#### SUPPLIED INFORMATION ####
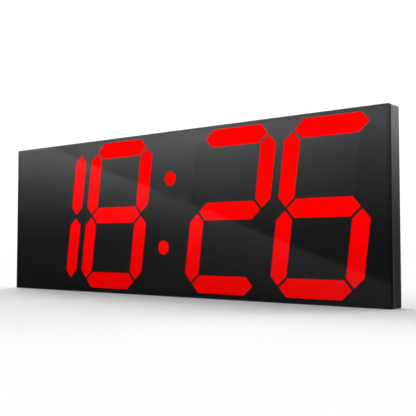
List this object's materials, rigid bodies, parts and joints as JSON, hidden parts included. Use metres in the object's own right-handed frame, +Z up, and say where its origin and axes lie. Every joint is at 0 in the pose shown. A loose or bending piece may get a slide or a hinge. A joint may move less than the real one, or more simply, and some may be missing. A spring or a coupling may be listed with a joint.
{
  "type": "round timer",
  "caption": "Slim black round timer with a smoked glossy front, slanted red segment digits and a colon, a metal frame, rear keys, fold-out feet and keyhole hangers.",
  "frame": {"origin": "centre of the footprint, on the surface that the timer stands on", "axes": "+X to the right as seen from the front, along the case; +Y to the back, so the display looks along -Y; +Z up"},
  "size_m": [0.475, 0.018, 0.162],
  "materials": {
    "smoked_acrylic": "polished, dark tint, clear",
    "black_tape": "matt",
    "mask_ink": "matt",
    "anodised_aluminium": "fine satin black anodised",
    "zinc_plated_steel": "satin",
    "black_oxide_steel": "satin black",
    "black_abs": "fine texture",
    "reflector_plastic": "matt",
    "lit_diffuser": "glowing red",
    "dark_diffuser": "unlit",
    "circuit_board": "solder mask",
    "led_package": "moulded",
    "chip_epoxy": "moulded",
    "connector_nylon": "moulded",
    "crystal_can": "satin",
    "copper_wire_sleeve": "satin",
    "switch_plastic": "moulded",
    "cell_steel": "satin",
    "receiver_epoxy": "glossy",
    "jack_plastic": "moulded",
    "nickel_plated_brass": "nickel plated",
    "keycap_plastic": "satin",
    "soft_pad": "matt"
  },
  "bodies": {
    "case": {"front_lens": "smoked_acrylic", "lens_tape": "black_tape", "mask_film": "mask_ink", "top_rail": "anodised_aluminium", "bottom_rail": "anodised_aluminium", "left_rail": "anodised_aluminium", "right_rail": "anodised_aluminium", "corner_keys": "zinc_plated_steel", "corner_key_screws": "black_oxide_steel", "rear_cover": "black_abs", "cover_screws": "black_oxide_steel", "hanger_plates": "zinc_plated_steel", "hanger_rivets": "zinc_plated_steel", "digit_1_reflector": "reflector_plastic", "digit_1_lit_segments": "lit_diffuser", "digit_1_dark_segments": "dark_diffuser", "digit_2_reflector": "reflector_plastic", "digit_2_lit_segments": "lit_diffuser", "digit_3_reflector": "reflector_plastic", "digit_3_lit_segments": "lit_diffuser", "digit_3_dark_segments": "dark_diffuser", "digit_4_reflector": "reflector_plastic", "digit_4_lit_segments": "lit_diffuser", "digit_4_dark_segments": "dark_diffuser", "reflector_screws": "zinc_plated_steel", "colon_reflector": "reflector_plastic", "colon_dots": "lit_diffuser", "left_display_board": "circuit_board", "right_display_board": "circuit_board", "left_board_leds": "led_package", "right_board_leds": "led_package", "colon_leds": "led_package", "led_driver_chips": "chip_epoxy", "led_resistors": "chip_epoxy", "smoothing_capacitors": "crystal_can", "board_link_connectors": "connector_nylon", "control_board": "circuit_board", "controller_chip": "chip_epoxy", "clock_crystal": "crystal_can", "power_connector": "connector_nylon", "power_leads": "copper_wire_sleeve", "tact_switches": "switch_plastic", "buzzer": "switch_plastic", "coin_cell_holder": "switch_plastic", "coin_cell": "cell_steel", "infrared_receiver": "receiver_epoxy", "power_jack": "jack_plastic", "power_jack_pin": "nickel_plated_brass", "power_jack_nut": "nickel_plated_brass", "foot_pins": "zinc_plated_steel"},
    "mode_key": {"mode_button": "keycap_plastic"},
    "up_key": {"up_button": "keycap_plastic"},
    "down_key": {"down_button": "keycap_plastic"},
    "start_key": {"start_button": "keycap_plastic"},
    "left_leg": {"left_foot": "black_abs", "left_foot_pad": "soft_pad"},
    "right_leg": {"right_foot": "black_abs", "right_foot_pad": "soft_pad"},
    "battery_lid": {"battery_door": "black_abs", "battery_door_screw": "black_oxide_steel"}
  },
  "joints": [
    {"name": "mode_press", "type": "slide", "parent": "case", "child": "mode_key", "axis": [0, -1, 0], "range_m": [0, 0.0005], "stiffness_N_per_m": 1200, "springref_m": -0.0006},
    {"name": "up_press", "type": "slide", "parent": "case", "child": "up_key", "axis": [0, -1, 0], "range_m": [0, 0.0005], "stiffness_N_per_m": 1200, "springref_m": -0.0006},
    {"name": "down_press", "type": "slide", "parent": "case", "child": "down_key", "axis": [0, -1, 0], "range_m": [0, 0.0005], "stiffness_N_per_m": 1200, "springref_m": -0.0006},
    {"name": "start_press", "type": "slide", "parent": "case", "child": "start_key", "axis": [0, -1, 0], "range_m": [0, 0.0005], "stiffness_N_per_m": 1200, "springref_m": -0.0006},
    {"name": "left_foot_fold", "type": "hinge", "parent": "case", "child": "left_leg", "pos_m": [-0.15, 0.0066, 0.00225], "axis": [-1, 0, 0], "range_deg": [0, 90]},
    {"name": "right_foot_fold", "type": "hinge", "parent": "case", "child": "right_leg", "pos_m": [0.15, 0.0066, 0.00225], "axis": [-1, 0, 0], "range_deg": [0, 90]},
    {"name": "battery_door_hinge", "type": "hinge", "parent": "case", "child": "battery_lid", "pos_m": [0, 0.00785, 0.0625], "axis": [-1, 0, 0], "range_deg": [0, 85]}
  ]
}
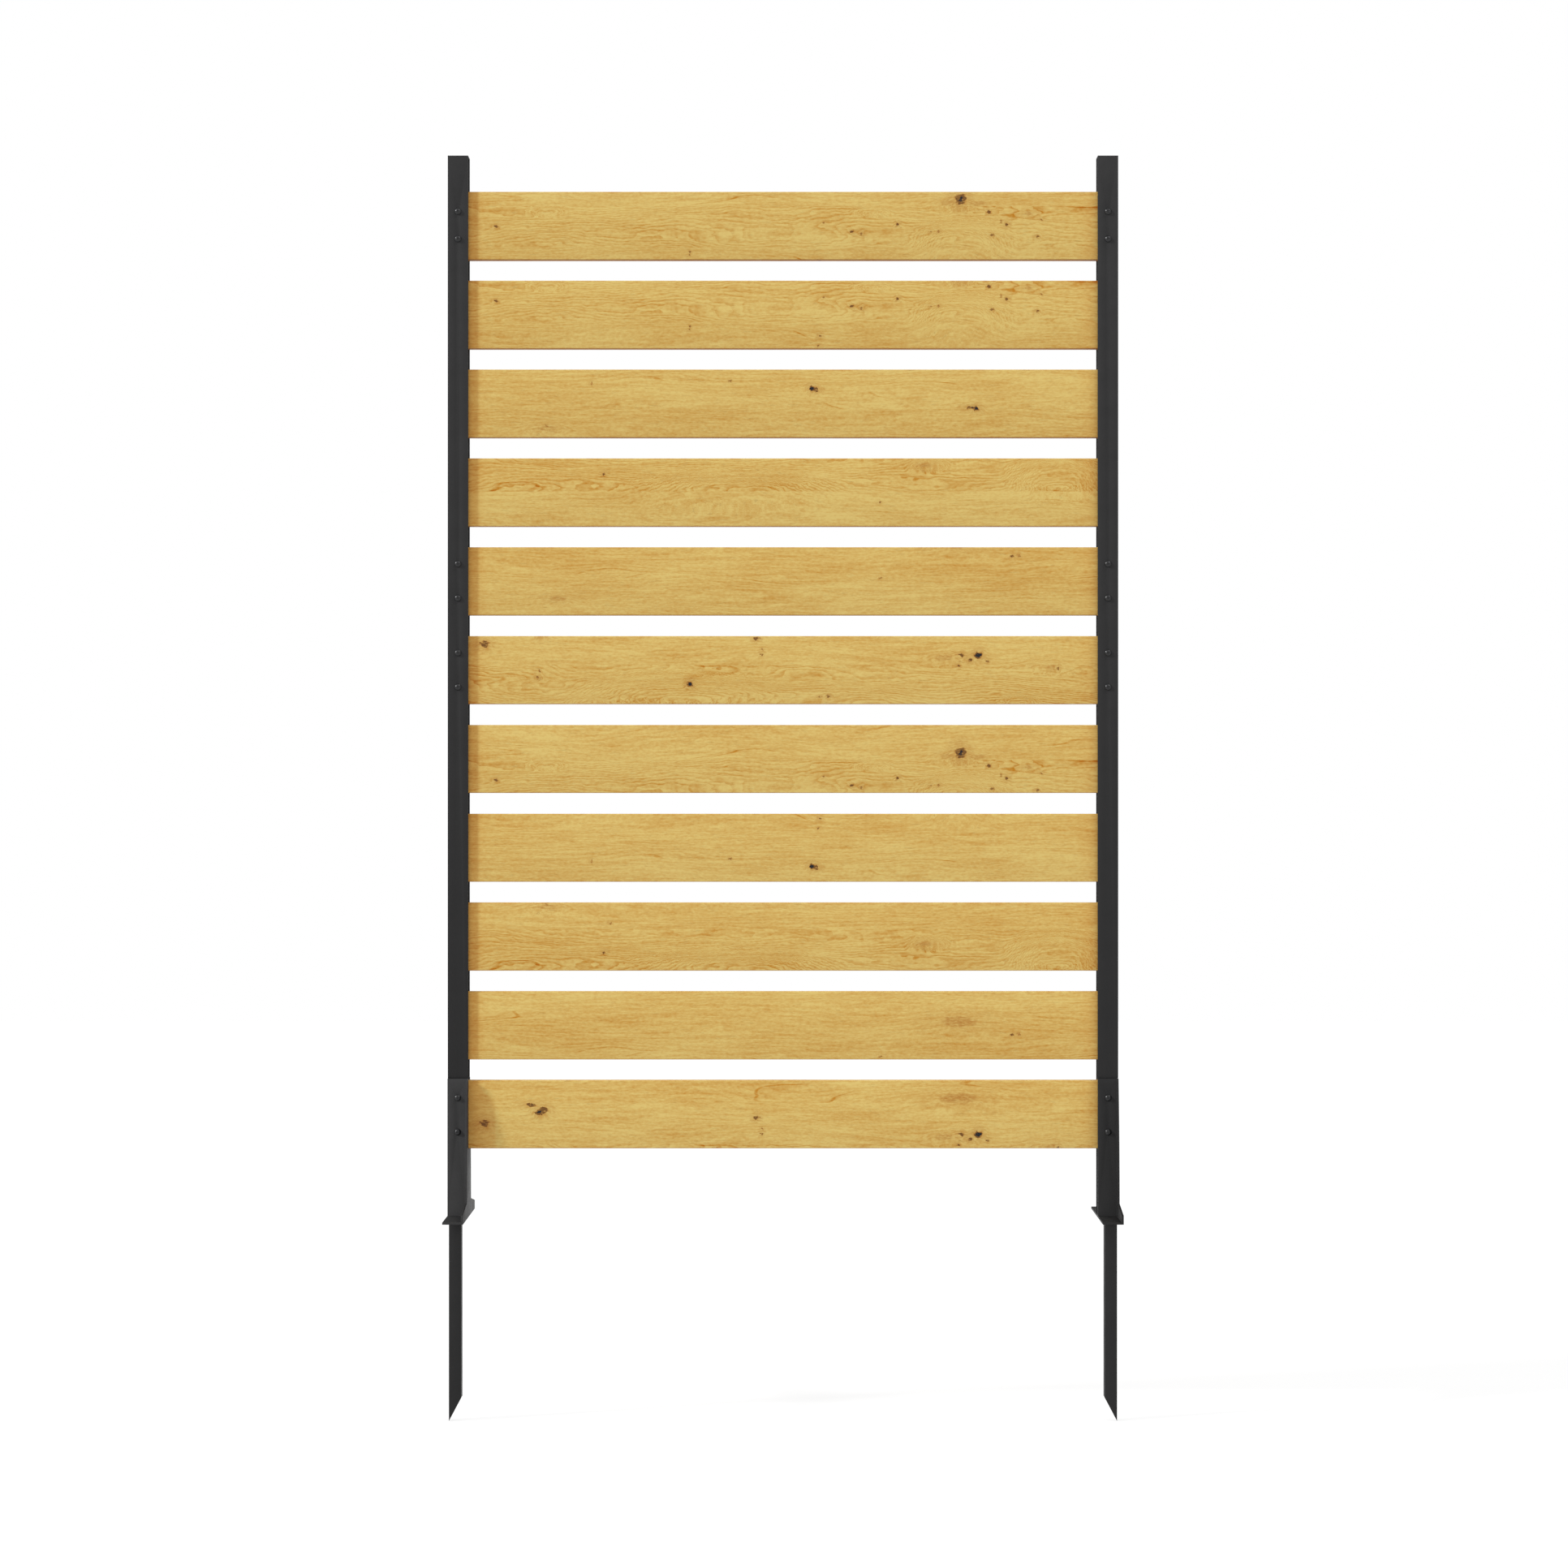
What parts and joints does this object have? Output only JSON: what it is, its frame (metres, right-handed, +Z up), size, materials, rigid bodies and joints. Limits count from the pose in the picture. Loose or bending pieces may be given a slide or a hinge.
####
WORK REQUIRED
Write out the material exactly as given.

RESPONSE TO THE EXERCISE
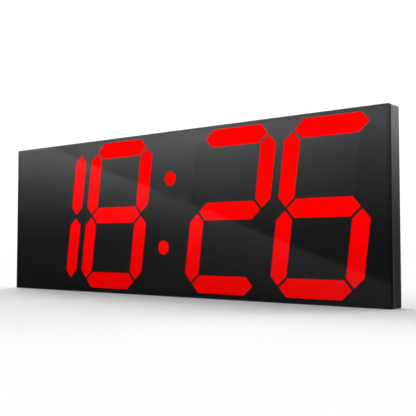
List this object's materials, rigid bodies, parts and joints as JSON, hidden parts included. Use metres in the object's own right-handed frame, +Z up, and say where its origin and axes lie. Every joint is at 0 in the pose shown. A loose or bending piece may get a slide or a hinge. A joint may move less than the real one, or more simply, and some may be missing. A spring or a coupling may be listed with a joint.
{
  "type": "round timer",
  "caption": "Slim black round timer with a smoked glossy front, slanted red segment digits and a colon, a metal frame, rear keys, fold-out feet and keyhole hangers.",
  "frame": {"origin": "centre of the footprint, on the surface that the timer stands on", "axes": "+X to the right as seen from the front, along the case; +Y to the back, so the display looks along -Y; +Z up"},
  "size_m": [0.475, 0.018, 0.162],
  "materials": {
    "smoked_acrylic": "polished, dark tint, clear",
    "black_tape": "matt",
    "mask_ink": "matt",
    "anodised_aluminium": "fine satin black anodised",
    "zinc_plated_steel": "satin",
    "black_oxide_steel": "satin black",
    "black_abs": "fine texture",
    "reflector_plastic": "matt",
    "lit_diffuser": "glowing red",
    "dark_diffuser": "unlit",
    "circuit_board": "solder mask",
    "led_package": "moulded",
    "chip_epoxy": "moulded",
    "connector_nylon": "moulded",
    "crystal_can": "satin",
    "copper_wire_sleeve": "satin",
    "switch_plastic": "moulded",
    "cell_steel": "satin",
    "receiver_epoxy": "glossy",
    "jack_plastic": "moulded",
    "nickel_plated_brass": "nickel plated",
    "keycap_plastic": "satin",
    "soft_pad": "matt"
  },
  "bodies": {
    "case": {"front_lens": "smoked_acrylic", "lens_tape": "black_tape", "mask_film": "mask_ink", "top_rail": "anodised_aluminium", "bottom_rail": "anodised_aluminium", "left_rail": "anodised_aluminium", "right_rail": "anodised_aluminium", "corner_keys": "zinc_plated_steel", "corner_key_screws": "black_oxide_steel", "rear_cover": "black_abs", "cover_screws": "black_oxide_steel", "hanger_plates": "zinc_plated_steel", "hanger_rivets": "zinc_plated_steel", "digit_1_reflector": "reflector_plastic", "digit_1_lit_segments": "lit_diffuser", "digit_1_dark_segments": "dark_diffuser", "digit_2_reflector": "reflector_plastic", "digit_2_lit_segments": "lit_diffuser", "digit_3_reflector": "reflector_plastic", "digit_3_lit_segments": "lit_diffuser", "digit_3_dark_segments": "dark_diffuser", "digit_4_reflector": "reflector_plastic", "digit_4_lit_segments": "lit_diffuser", "digit_4_dark_segments": "dark_diffuser", "reflector_screws": "zinc_plated_steel", "colon_reflector": "reflector_plastic", "colon_dots": "lit_diffuser", "left_display_board": "circuit_board", "right_display_board": "circuit_board", "left_board_leds": "led_package", "right_board_leds": "led_package", "colon_leds": "led_package", "led_driver_chips": "chip_epoxy", "led_resistors": "chip_epoxy", "smoothing_capacitors": "crystal_can", "board_link_connectors": "connector_nylon", "control_board": "circuit_board", "controller_chip": "chip_epoxy", "clock_crystal": "crystal_can", "power_connector": "connector_nylon", "power_leads": "copper_wire_sleeve", "tact_switches": "switch_plastic", "buzzer": "switch_plastic", "coin_cell_holder": "switch_plastic", "coin_cell": "cell_steel", "infrared_receiver": "receiver_epoxy", "power_jack": "jack_plastic", "power_jack_pin": "nickel_plated_brass", "power_jack_nut": "nickel_plated_brass", "foot_pins": "zinc_plated_steel"},
    "mode_key": {"mode_button": "keycap_plastic"},
    "up_key": {"up_button": "keycap_plastic"},
    "down_key": {"down_button": "keycap_plastic"},
    "start_key": {"start_button": "keycap_plastic"},
    "left_leg": {"left_foot": "black_abs", "left_foot_pad": "soft_pad"},
    "right_leg": {"right_foot": "black_abs", "right_foot_pad": "soft_pad"},
    "battery_lid": {"battery_door": "black_abs", "battery_door_screw": "black_oxide_steel"}
  },
  "joints": [
    {"name": "mode_press", "type": "slide", "parent": "case", "child": "mode_key", "axis": [0, -1, 0], "range_m": [0, 0.0005], "stiffness_N_per_m": 1200, "springref_m": -0.0006},
    {"name": "up_press", "type": "slide", "parent": "case", "child": "up_key", "axis": [0, -1, 0], "range_m": [0, 0.0005], "stiffness_N_per_m": 1200, "springref_m": -0.0006},
    {"name": "down_press", "type": "slide", "parent": "case", "child": "down_key", "axis": [0, -1, 0], "range_m": [0, 0.0005], "stiffness_N_per_m": 1200, "springref_m": -0.0006},
    {"name": "start_press", "type": "slide", "parent": "case", "child": "start_key", "axis": [0, -1, 0], "range_m": [0, 0.0005], "stiffness_N_per_m": 1200, "springref_m": -0.0006},
    {"name": "left_foot_fold", "type": "hinge", "parent": "case", "child": "left_leg", "pos_m": [-0.15, 0.0066, 0.00225], "axis": [-1, 0, 0], "range_deg": [0, 90]},
    {"name": "right_foot_fold", "type": "hinge", "parent": "case", "child": "right_leg", "pos_m": [0.15, 0.0066, 0.00225], "axis": [-1, 0, 0], "range_deg": [0, 90]},
    {"name": "battery_door_hinge", "type": "hinge", "parent": "case", "child": "battery_lid", "pos_m": [0, 0.00785, 0.0625], "axis": [-1, 0, 0], "range_deg": [0, 85]}
  ]
}
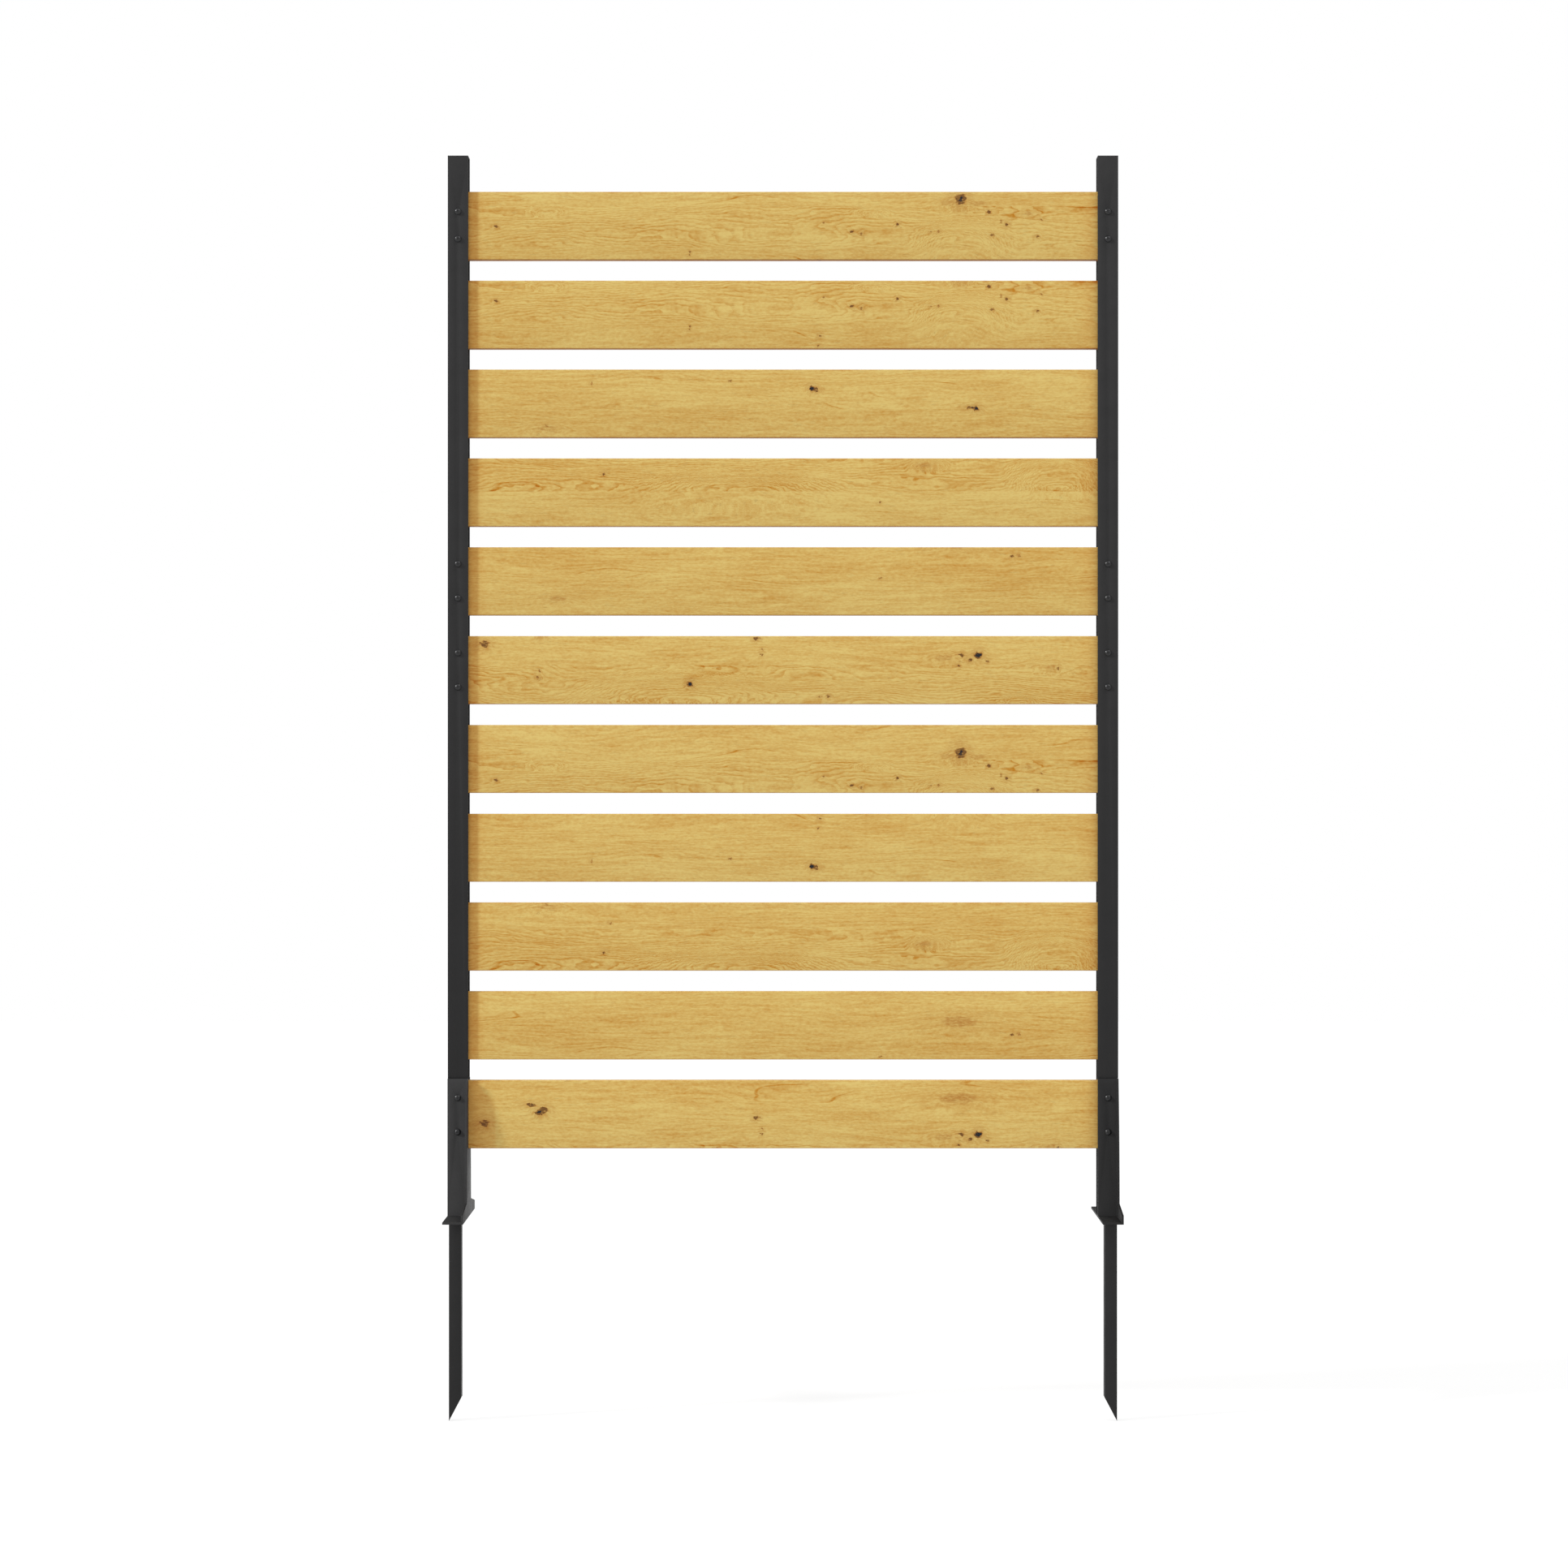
What parts and joints does this object have? Output only JSON: what it is, its frame (metres, right-handed, +Z up), size, materials, rigid bodies and joints. Limits count from the pose in the picture. Loose or bending pieces may be given a slide or a hinge.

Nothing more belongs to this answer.